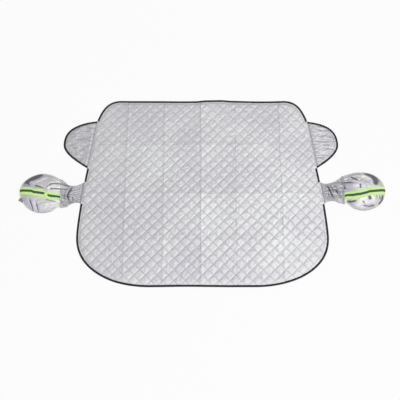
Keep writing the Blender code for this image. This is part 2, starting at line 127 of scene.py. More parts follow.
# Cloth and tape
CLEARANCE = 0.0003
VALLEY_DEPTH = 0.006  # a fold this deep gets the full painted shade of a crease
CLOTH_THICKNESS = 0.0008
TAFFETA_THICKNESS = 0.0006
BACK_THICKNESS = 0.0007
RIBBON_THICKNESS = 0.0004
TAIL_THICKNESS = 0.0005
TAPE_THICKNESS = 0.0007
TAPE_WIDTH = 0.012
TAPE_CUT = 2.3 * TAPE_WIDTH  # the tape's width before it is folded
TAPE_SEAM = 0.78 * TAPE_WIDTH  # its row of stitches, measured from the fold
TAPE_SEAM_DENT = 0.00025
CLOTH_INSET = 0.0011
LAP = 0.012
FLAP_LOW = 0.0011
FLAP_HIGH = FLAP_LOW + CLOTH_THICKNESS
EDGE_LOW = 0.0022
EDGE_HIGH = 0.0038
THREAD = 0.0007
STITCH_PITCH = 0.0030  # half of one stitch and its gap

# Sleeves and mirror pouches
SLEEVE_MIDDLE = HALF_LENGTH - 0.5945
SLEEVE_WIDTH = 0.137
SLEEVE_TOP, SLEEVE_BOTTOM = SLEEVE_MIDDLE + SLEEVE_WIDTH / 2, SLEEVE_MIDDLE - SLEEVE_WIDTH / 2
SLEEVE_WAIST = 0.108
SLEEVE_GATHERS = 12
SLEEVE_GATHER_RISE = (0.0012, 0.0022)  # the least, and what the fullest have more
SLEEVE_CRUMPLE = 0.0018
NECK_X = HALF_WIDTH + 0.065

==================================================

- [WRITTEN PROBLEM]
From the first line to the last, please quote the material above exactly.

- [SOLUTION TO THIS TASK]
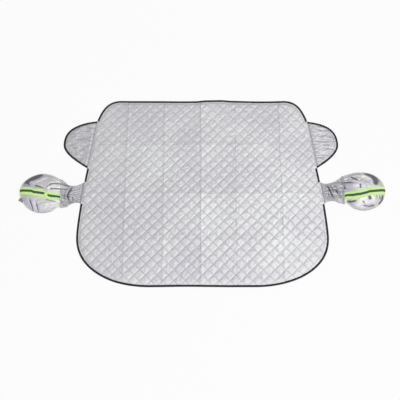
Keep writing the Blender code for this image. This is part 2, starting at line 127 of scene.py. More parts follow.
# Cloth and tape
CLEARANCE = 0.0003
VALLEY_DEPTH = 0.006  # a fold this deep gets the full painted shade of a crease
CLOTH_THICKNESS = 0.0008
TAFFETA_THICKNESS = 0.0006
BACK_THICKNESS = 0.0007
RIBBON_THICKNESS = 0.0004
TAIL_THICKNESS = 0.0005
TAPE_THICKNESS = 0.0007
TAPE_WIDTH = 0.012
TAPE_CUT = 2.3 * TAPE_WIDTH  # the tape's width before it is folded
TAPE_SEAM = 0.78 * TAPE_WIDTH  # its row of stitches, measured from the fold
TAPE_SEAM_DENT = 0.00025
CLOTH_INSET = 0.0011
LAP = 0.012
FLAP_LOW = 0.0011
FLAP_HIGH = FLAP_LOW + CLOTH_THICKNESS
EDGE_LOW = 0.0022
EDGE_HIGH = 0.0038
THREAD = 0.0007
STITCH_PITCH = 0.0030  # half of one stitch and its gap

# Sleeves and mirror pouches
SLEEVE_MIDDLE = HALF_LENGTH - 0.5945
SLEEVE_WIDTH = 0.137
SLEEVE_TOP, SLEEVE_BOTTOM = SLEEVE_MIDDLE + SLEEVE_WIDTH / 2, SLEEVE_MIDDLE - SLEEVE_WIDTH / 2
SLEEVE_WAIST = 0.108
SLEEVE_GATHERS = 12
SLEEVE_GATHER_RISE = (0.0012, 0.0022)  # the least, and what the fullest have more
SLEEVE_CRUMPLE = 0.0018
NECK_X = HALF_WIDTH + 0.065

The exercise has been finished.